Time-Series Contrastive Learning against False Negatives and Class Imbalance
Xiyuan Jin, Jing Wang, Lei Liu, Youfang Lin
TL;DR
This work tackles false negatives and class imbalance in time-series self-supervised contrastive learning under the InfoNCE framework. It analyzes the lower bounds of the losses $\mathcal{L}_{\text{uc}}$ and $\mathcal{L}_{\text{sc}}$ and introduces the SIP-LDL framework, which combines multiple-instances discrimination, instance graph convolution, and semi-supervised consistency classification to bridge unsupervised and supervised learning. Empirical results on HAR, Sleep-EDF, PhysioNet 2017, and TUSZ show state-of-the-art or competitive performance, with pronounced gains for minority classes and effective semi-supervised learning using as little as $10\%$ labeled data.

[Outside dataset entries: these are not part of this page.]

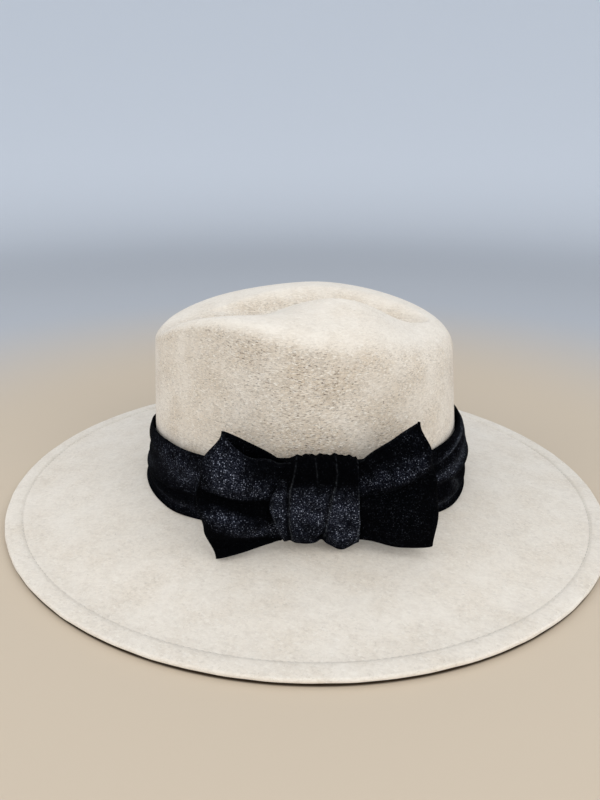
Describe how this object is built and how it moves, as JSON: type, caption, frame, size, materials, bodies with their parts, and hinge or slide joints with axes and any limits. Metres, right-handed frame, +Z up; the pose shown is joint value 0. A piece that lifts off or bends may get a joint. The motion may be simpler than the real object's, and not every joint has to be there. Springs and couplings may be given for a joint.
{
  "type": "fedora hat",
  "caption": "Wide-brimmed wool felt fedora with a teardrop crown, a draped velvet band and a flat velvet bow on the wearer's left.",
  "frame": {"origin": "middle of the brim's oval, on the surface that the hat rests on", "axes": "+X to the back of the hat, -Y to the wearer's left, where the bow is, +Z up"},
  "size_m": [0.37, 0.339, 0.1294],
  "materials": {
    "wool_felt": "matt pressed wool felt, heathered cream with fine grey-brown fibres",
    "black_velvet": "short-pile black velvet with a faint blue sheen and tiny glints"
  },
  "bodies": {
    "root": {"felt_body": "wool_felt", "hat_band": "black_velvet", "bow_left_loop": "black_velvet", "bow_right_loop": "black_velvet", "bow_knot": "black_velvet"}
  },
  "joints": []
}
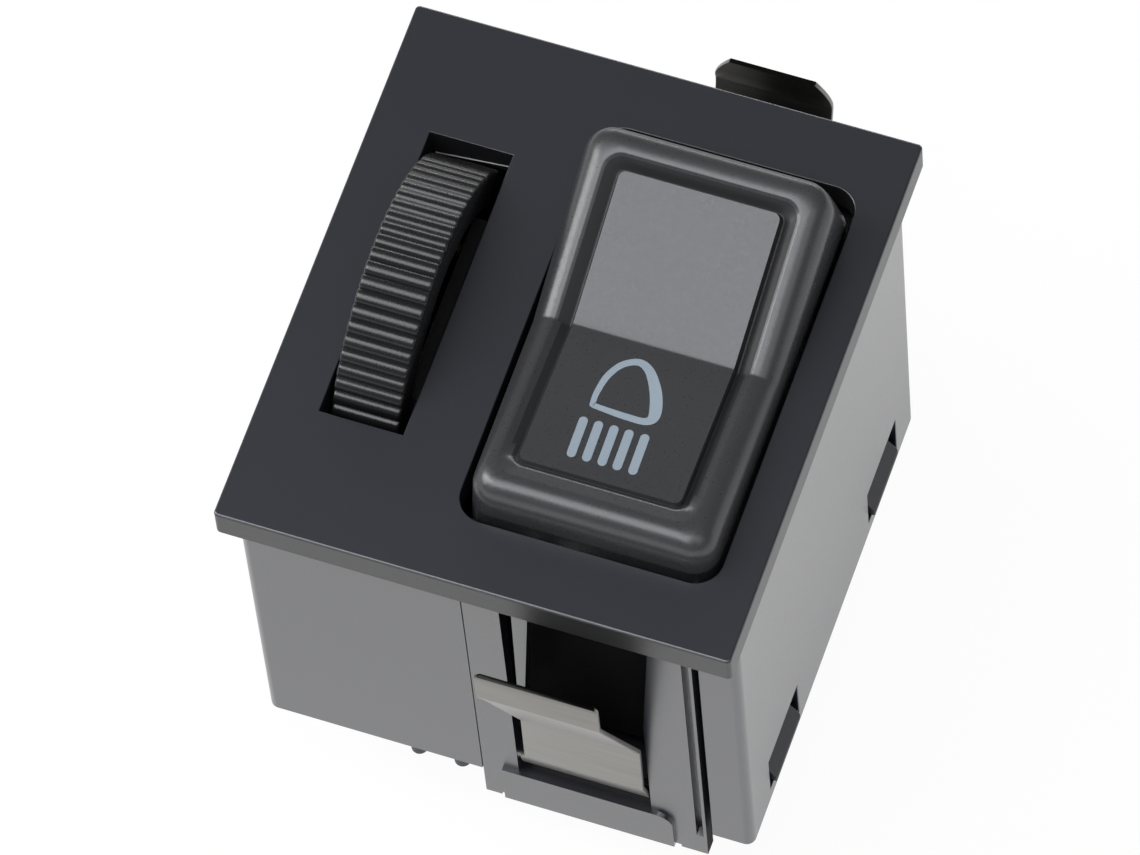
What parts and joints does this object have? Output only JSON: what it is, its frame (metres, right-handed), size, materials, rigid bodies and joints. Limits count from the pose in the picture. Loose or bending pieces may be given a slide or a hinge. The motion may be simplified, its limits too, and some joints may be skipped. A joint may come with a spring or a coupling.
{
  "type": "headlight switch",
  "caption": "Square dash switch with a tilted rocker for the headlights, a ribbed thumbwheel dimmer beside it, a box-shaped housing and spring clips above and below.",
  "frame": {"origin": "middle of the bounding box's underside, on the rim of the connector socket", "axes": "+Z out of the face plate towards the user, +X to the right of the face, +Y to the upper edge of the face"},
  "size_m": [0.054, 0.0746, 0.0714],
  "materials": {
    "housing": "satin, fine grain",
    "frame": "satin",
    "rocker": "satin, fine grain",
    "wheel": "matte",
    "base": "matte",
    "acetal": "satin",
    "ceramic": "matte, unglazed",
    "spring_steel": "dark oxide, satin",
    "steel": "plain",
    "copper_alloy": "stamped strip",
    "winding": "fine wound wire"
  },
  "bodies": {
    "housing": {"front_housing": "housing", "rocker_frame": "frame", "pivot_pin_left": "steel", "pivot_pin_right": "steel", "centre_terminal": "copper_alloy", "front_terminal": "copper_alloy", "rear_terminal": "copper_alloy", "bottom_clip": "spring_steel", "top_clip": "spring_steel", "rear_base": "base", "dimmer_carrier": "base", "wheel_axle": "steel", "friction_washer": "spring_steel", "rheostat_disc": "ceramic", "resistance_winding": "winding", "dimmer_terminal_lower": "copper_alloy", "dimmer_terminal_upper": "copper_alloy"},
    "rocker": {"rocker_cap": "rocker", "plunger_spring": "steel"},
    "plunger": {"detent_plunger": "acetal"},
    "contact_bar": {"contact_bar": "copper_alloy"},
    "thumbwheel": {"thumbwheel": "wheel", "wiper": "copper_alloy"}
  },
  "joints": [
    {"name": "rocker_tilt", "type": "hinge", "parent": "housing", "child": "rocker", "pos_m": [0.00925, 0.0007, 0.0558], "axis": [1, 0, 0], "range_deg": [-13.8, 0]},
    {"name": "contact_bar_tilt", "type": "hinge", "parent": "housing", "child": "contact_bar", "pos_m": [0.00925, 0.0007, 0.0396], "axis": [1, 0, 0], "range_deg": [0, 16]},
    {"name": "plunger_slide", "type": "slide", "parent": "rocker", "child": "plunger", "axis": [0, -0.1201, 0.9928], "range_m": [0, 0.0012], "stiffness_N_per_m": 400, "springref_m": -0.002, "deforming": ["plunger_spring"]},
    {"name": "dimmer_turn", "type": "hinge", "parent": "housing", "child": "thumbwheel", "pos_m": [-0.0166, 0.00095, 0.0524], "axis": [1, 0, 0], "range_deg": [-80, 0]}
  ],
  "couplings": [
    {"joint": "contact_bar_tilt", "follows": "rocker_tilt", "ratio": -1.159}
  ]
}
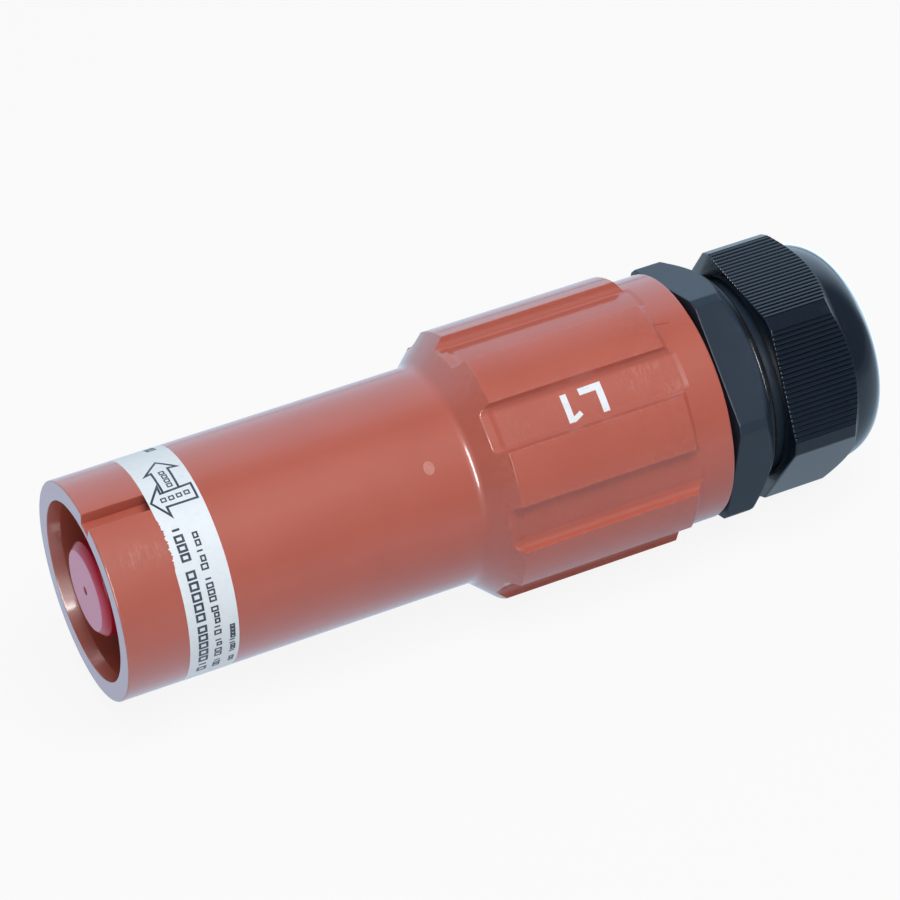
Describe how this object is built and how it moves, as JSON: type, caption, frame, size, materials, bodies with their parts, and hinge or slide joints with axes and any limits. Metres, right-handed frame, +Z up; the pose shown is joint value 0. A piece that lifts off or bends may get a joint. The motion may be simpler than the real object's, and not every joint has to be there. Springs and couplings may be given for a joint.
{
  "type": "single pole power connector",
  "caption": "Insulated single pole cable connector with a shrouded contact pin, a bayonet slot in the mating tube, a panelled grip and a domed cable gland.",
  "frame": {"origin": "centre of the mating tube's rim, on the connector's axis", "axes": "+X along the axis from the mating rim to the cable gland, +Z up, with the connector lying on the edges of the two lowest grip panels; -Y towards the side that shows the mark and the slot"},
  "size_m": [0.1866, 0.0608, 0.0608],
  "materials": {
    "shell_plastic": "satin",
    "label_foil": "satin",
    "tip_plastic": "satin",
    "silver_plate": "satin",
    "steel": "satin",
    "seal_rubber": "matte",
    "ivory_plastic": "satin",
    "gland_plastic": "satin"
  },
  "bodies": {
    "root": {"shell": "shell_plastic", "label_band": "label_foil", "contact_tip": "tip_plastic", "contact_pin": "silver_plate", "key_pin": "steel", "face_seal": "seal_rubber", "shaft_ring": "seal_rubber", "thrust_ring": "ivory_plastic", "retaining_clip": "steel", "clamp_screw_front": "steel", "clamp_screw_rear": "steel", "gland_gasket": "seal_rubber", "gland_body": "gland_plastic", "collar_ring": "seal_rubber", "clamping_cage": "gland_plastic", "sealing_insert": "seal_rubber", "dome_nut": "gland_plastic"}
  },
  "joints": []
}
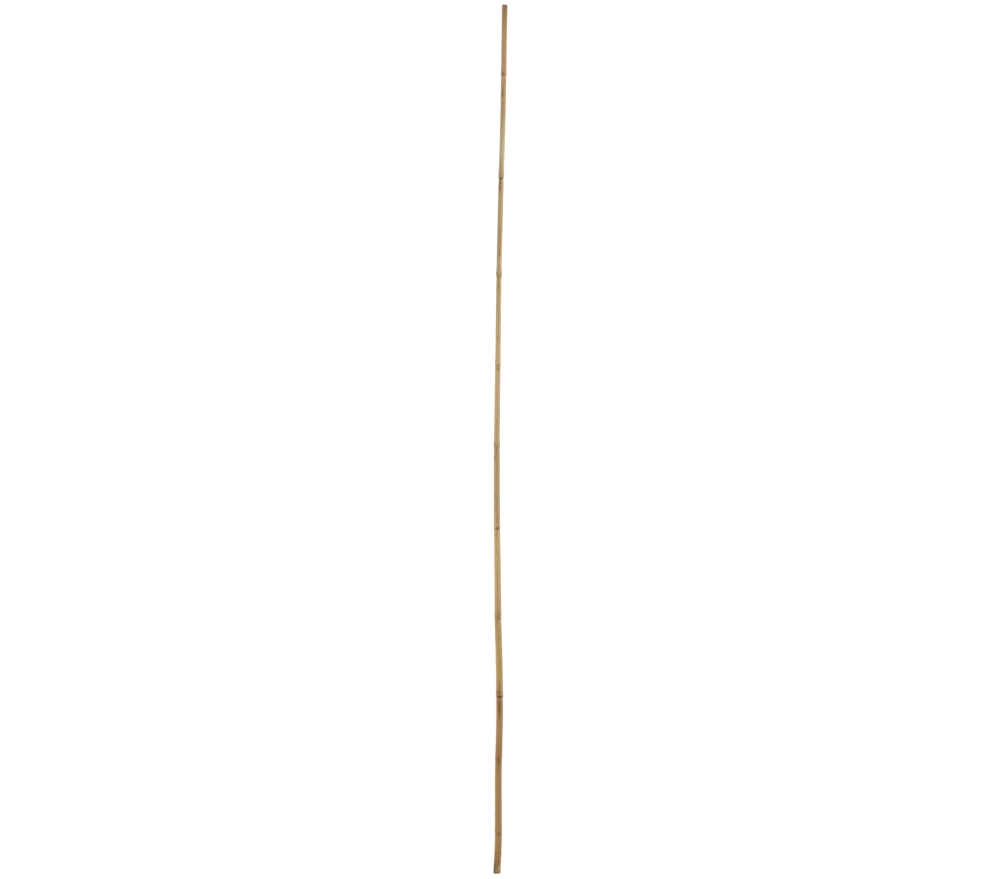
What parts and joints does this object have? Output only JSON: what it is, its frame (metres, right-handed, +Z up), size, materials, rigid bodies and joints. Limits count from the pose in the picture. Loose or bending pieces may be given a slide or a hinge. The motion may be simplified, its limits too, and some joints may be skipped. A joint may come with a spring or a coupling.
{
  "type": "bamboo cane",
  "caption": "Slim bamboo garden cane, sawn square at both ends, tapering from butt to tip, with swollen nodes and a slight natural bow.",
  "frame": {"origin": "on the ground under the middle of the cane, halfway along its length and halfway across its bow", "axes": "+Y along the cane from the thick butt to the thin tip, +X to the side the tip leans to, +Z up from the ground the cane lies on"},
  "size_m": [0.0292, 1.8, 0.0159],
  "materials": {
    "culm": "satin"
  },
  "bodies": {
    "root": {"bamboo_cane": "culm"}
  },
  "joints": []
}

The approach is readily integrable with existing TCL models and does not require substantial additional parameterization, making it practical for real-world physiological time-series applications.
Abstract
As an exemplary self-supervised approach for representation learning, time-series contrastive learning has exhibited remarkable advancements in contemporary research. While recent contrastive learning strategies have focused on how to construct appropriate positives and negatives, in this study, we conduct theoretical analysis and find they have overlooked the fundamental issues: false negatives and class imbalance inherent in the InfoNCE loss-based framework. Therefore, we introduce a straightforward modification grounded in the SimCLR framework, universally adaptable to models engaged in the instance discrimination task. By constructing instance graphs to facilitate interactive learning among instances, we emulate supervised contrastive learning via the multiple-instances discrimination task, mitigating the harmful impact of false negatives. Moreover, leveraging the graph structure and few-labeled data, we perform semi-supervised consistency classification and enhance the representative ability of minority classes. We compared our method with the most popular time-series contrastive learning methods on four real-world time-series datasets and demonstrated our significant advantages in overall performance.